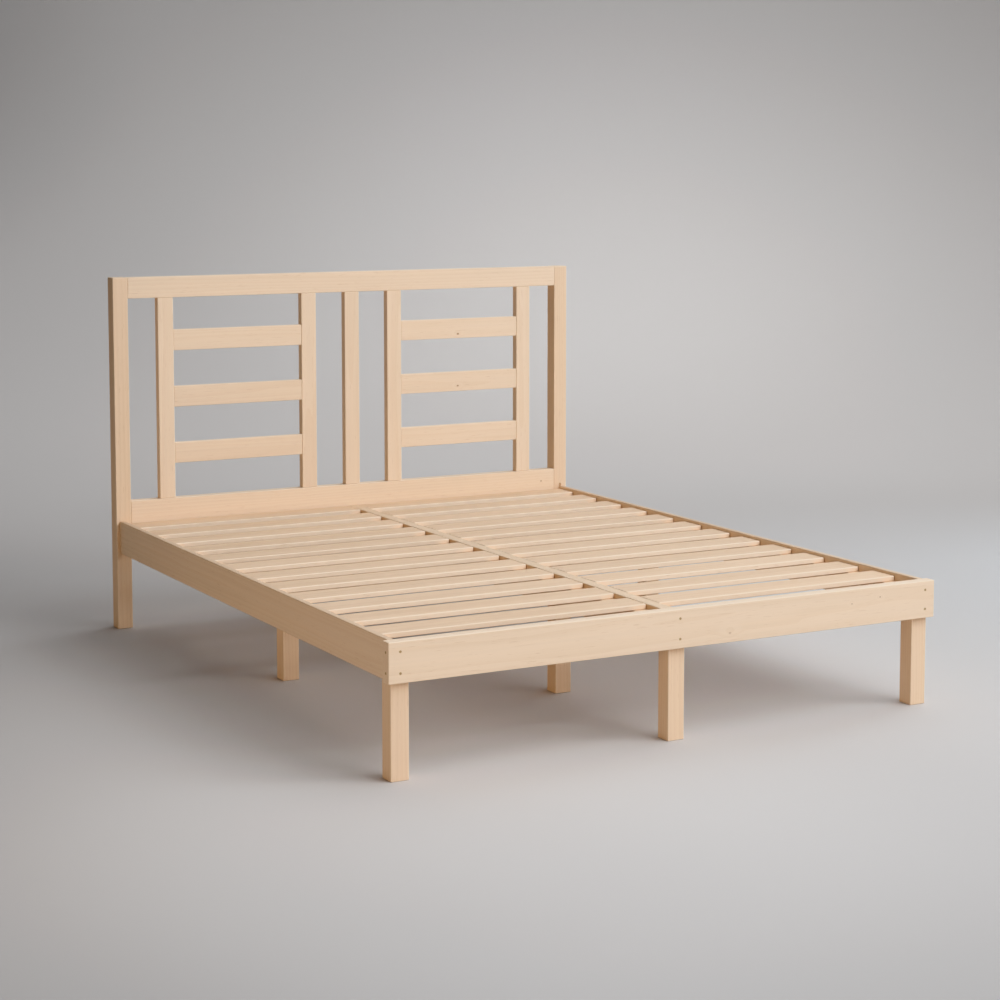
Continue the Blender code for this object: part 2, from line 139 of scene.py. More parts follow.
def add_node(tree: bpy.types.NodeTree, kind: str, inputs: dict[Any, Any] | None = None,
             out: int | str = 0, **settings: Any) -> NodeSocket:
    """Adds a node to a tree.

    Args:
        tree: the shader or geometry tree.
        kind: the node's type name.
        inputs: for each input's name or number, a value, or the socket that feeds it.
        out: the name or number of the output that is wanted.
        settings: the node's own properties.

    Returns:
        That output of the new node.
    """
    node = tree.nodes.new(kind)
    for name, value in settings.items():
        setattr(node, name, value)
    set_inputs(node, inputs or {})
    return node.outputs[out]


def new_material(name: str) -> tuple[Material, Node, partial]:
    """Makes a material.

    Args:
        name: its name.

    Returns:
        The material, its shader, and add_node for its tree.
    """
    material = bpy.data.materials.new(name)
    material.use_nodes = True
    tree = material.node_tree
    return material, tree.nodes["Principled BSDF"], partial(add_node, tree)


# Meshes

def new_object(name: str, data: ID) -> Object:
    """Links a mesh, lamp or camera into the scene as an object at the origin."""
    item = bpy.data.objects.new(name, data)
    bpy.context.scene.collection.objects.link(item)
    return item


def hang(data: ID, place: Point, ahead: Vector) -> Object:
    """Puts a lamp or a camera in its place.

    Args:
        data: the lamp or the camera.
        place: where it hangs.
        ahead: the direction that it looks in.

    Returns:
        Its object.
    """
    item = new_object(data.name, data)
    item.location = place
    item.rotation_mode = "QUATERNION"
    item.rotation_quaternion = ahead.to_track_quat("-Z", "Y")
    return item


def plain_mesh(shape: bmesh.types.BMesh, name: str) -> Mesh:
    """Turns a shape in the making into a mesh, and frees it."""
    mesh = bpy.data.meshes.new(name)
    shape.to_mesh(mesh)
    shape.free()
    return mesh


def merged_copy(node: Object, name: str) -> Object:
    """Copies a CAD node's shape, with its loose triangles joined and its flat faces made whole.

    Args:
        node: the CAD node.
        name: the name of the copy.

    Returns:
        A new object with the joined mesh.
    """
    shape = bmesh.new()
    shape.from_mesh(node.data)
    bmesh.ops.remove_doubles(shape, verts=shape.verts, dist=MERGE_DISTANCE)
    bmesh.ops.dissolve_limit(shape, angle_limit=SAME_FACE_ANGLE, use_dissolve_boundaries=False,
                             verts=shape.verts, edges=shape.edges)
    mesh = plain_mesh(shape, name)
    unused = ("custom_normal", "sharp_face", "UVMap")
    for extra in [a.name for a in mesh.attributes if a.name in unused]:
        mesh.attributes.remove(mesh.attributes[extra])
    return new_object(name, mesh)


def settled(item: Object) -> Object:
    """Turns an object's modifiers into plain mesh, and removes them.

    Args:
        item: the object, which keeps its name.

    Returns:
        The same object.
    """
    bpy.context.view_layer.update()
    graph = bpy.context.evaluated_depsgraph_get()
    mesh = bpy.data.meshes.new_from_object(item.evaluated_get(graph),
                                           preserve_all_data_layers=True, depsgraph=graph)
    old = item.data
    item.modifiers.clear()
    item.data = mesh
    bpy.data.meshes.remove(old)
    mesh.name = item.name
    return item


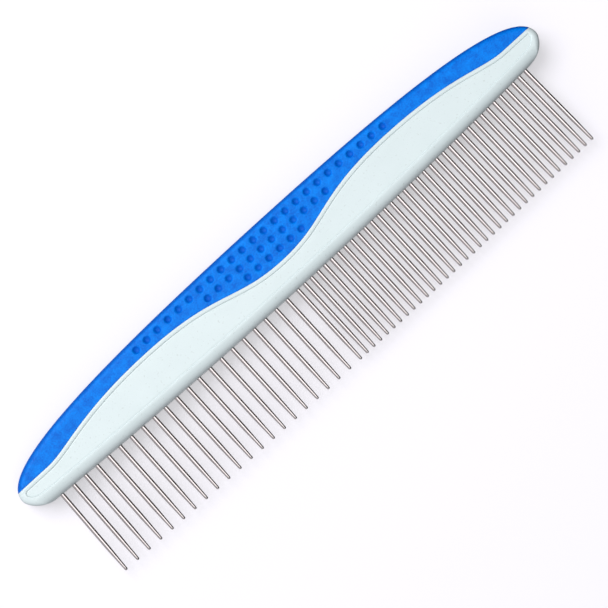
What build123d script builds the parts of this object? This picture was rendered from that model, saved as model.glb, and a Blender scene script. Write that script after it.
#####
• DIRECTIONS:
Extract exactly the leading lines of the data, stopping at and including the line with "ahead: the direction".

• REPLY TO THE TASK:
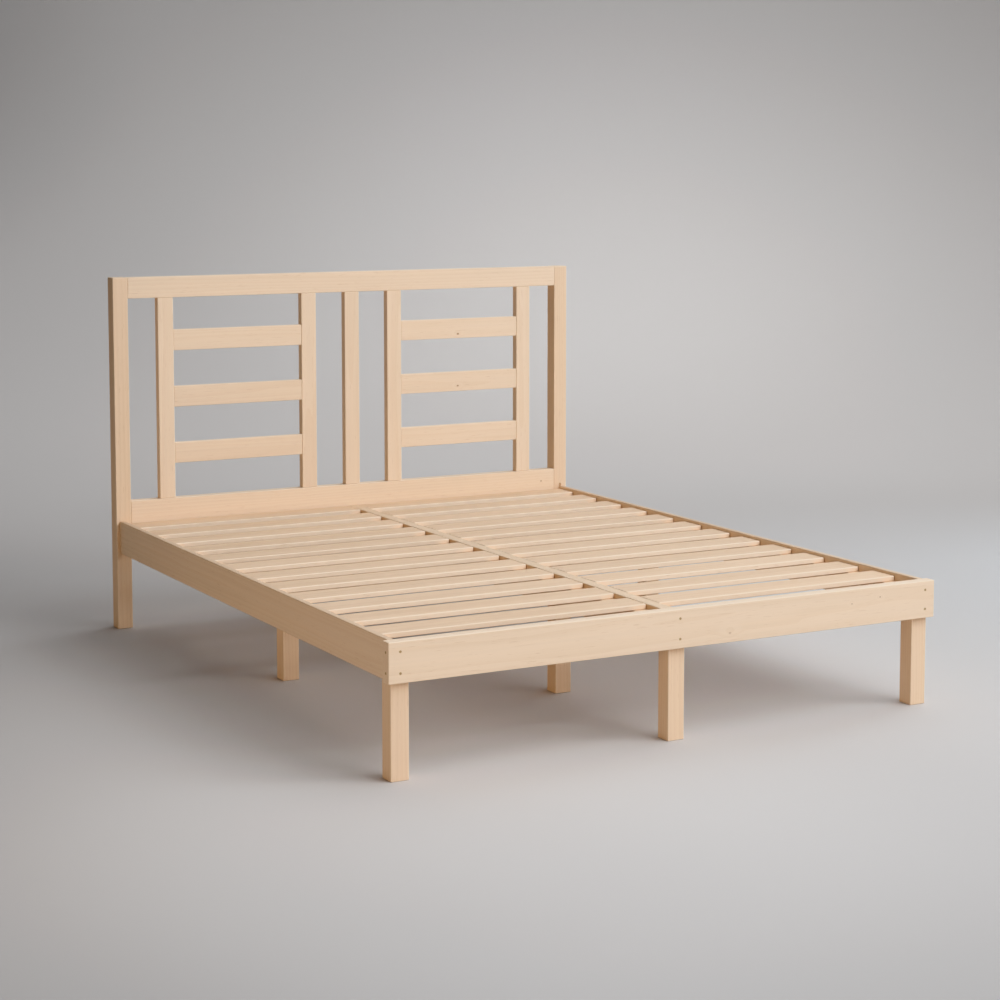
Continue the Blender code for this object: part 2, from line 139 of scene.py. More parts follow.
def add_node(tree: bpy.types.NodeTree, kind: str, inputs: dict[Any, Any] | None = None,
             out: int | str = 0, **settings: Any) -> NodeSocket:
    """Adds a node to a tree.

    Args:
        tree: the shader or geometry tree.
        kind: the node's type name.
        inputs: for each input's name or number, a value, or the socket that feeds it.
        out: the name or number of the output that is wanted.
        settings: the node's own properties.

    Returns:
        That output of the new node.
    """
    node = tree.nodes.new(kind)
    for name, value in settings.items():
        setattr(node, name, value)
    set_inputs(node, inputs or {})
    return node.outputs[out]


def new_material(name: str) -> tuple[Material, Node, partial]:
    """Makes a material.

    Args:
        name: its name.

    Returns:
        The material, its shader, and add_node for its tree.
    """
    material = bpy.data.materials.new(name)
    material.use_nodes = True
    tree = material.node_tree
    return material, tree.nodes["Principled BSDF"], partial(add_node, tree)


# Meshes

def new_object(name: str, data: ID) -> Object:
    """Links a mesh, lamp or camera into the scene as an object at the origin."""
    item = bpy.data.objects.new(name, data)
    bpy.context.scene.collection.objects.link(item)
    return item


def hang(data: ID, place: Point, ahead: Vector) -> Object:
    """Puts a lamp or a camera in its place.

    Args:
        data: the lamp or the camera.
        place: where it hangs.
        ahead: the direction that it looks in.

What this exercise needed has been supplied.